Debt Burdens Advanced Economies

High debt levels in the advanced economies are preventing growth acceleration. Chart 1 shows the difference in general gross government debt for the advanced and emerging economies.[1] Though government debt is a good indicator of the different debt levels between the advanced and emerging economies, it downplays the high debt levels of the advanced economies. Gross government debt represents only a small portion of total debt in the advanced economies. Household, financial and nonfinancial sectors hold the majority of the debt (Chart 2).

Advanced economies must deleverage unsustainable debt levels to achieve stable long-term growth. Though necessary, deleveraging will lead to slower economic growth. Fiscal austerity measures dampen consumer spending through increased taxation and decreased stimulus. As household, financial and nonfinancial institutions work to decrease debt, savings increase and consumption decreases. Thus, low aggregate demand is stalling growth pickup, leaving considerable slack in the advanced economies. This is most evident in persistently high unemployment. Interest rates remain low for the advanced economies as monetary policy accommodates slow growth and deleveraging. Excess liquidity is created.
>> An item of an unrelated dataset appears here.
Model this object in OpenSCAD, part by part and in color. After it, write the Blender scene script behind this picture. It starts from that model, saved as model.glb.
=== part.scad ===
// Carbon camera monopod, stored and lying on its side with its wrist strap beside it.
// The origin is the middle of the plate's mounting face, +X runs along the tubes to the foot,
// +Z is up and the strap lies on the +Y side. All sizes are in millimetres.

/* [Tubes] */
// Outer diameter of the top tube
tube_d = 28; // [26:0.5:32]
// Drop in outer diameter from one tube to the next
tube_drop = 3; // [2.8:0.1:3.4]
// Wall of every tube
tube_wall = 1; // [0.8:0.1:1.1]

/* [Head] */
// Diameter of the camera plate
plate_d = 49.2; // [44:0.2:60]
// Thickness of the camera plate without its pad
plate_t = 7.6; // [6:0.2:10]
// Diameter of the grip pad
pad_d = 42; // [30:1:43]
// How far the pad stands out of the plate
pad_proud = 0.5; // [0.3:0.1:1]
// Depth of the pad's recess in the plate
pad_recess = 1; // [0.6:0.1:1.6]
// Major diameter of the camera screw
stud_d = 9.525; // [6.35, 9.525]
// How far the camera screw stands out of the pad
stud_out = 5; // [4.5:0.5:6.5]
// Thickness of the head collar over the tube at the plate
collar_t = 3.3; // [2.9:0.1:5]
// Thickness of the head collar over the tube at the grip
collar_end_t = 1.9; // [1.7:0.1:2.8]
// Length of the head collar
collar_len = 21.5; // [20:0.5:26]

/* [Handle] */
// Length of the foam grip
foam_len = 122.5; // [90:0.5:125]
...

Emerging Economies Face Inflation

Emerging economies are not burdened by an excessive debt buildup and are experiencing more robust economic activity (Chart 3). Russia was hit the hardest during the recent recession because a large part of its economy is tied to energy markets, but growth for the four major emerging economies is still projected to outpace that of the advanced economies in 2011.

The excess liquidity in the advanced countries is being directed toward emerging economies as investors take advantage of stronger economic growth and higher returns. This influx of capital is causing inflation concerns to build within the emerging economies. Rising inflation is a by-product of the emerging economies’ reaction to increased capital flows.

These economies have three options when dealing with increased capital inflows. The first option is to do nothing. This would cause currency appreciation, which is not beneficial for the largely export-driven emerging economies. It is clear that these economies are not choosing a "do nothing" tactic because their exchange rates remained relatively stable in 2010 (Chart 4).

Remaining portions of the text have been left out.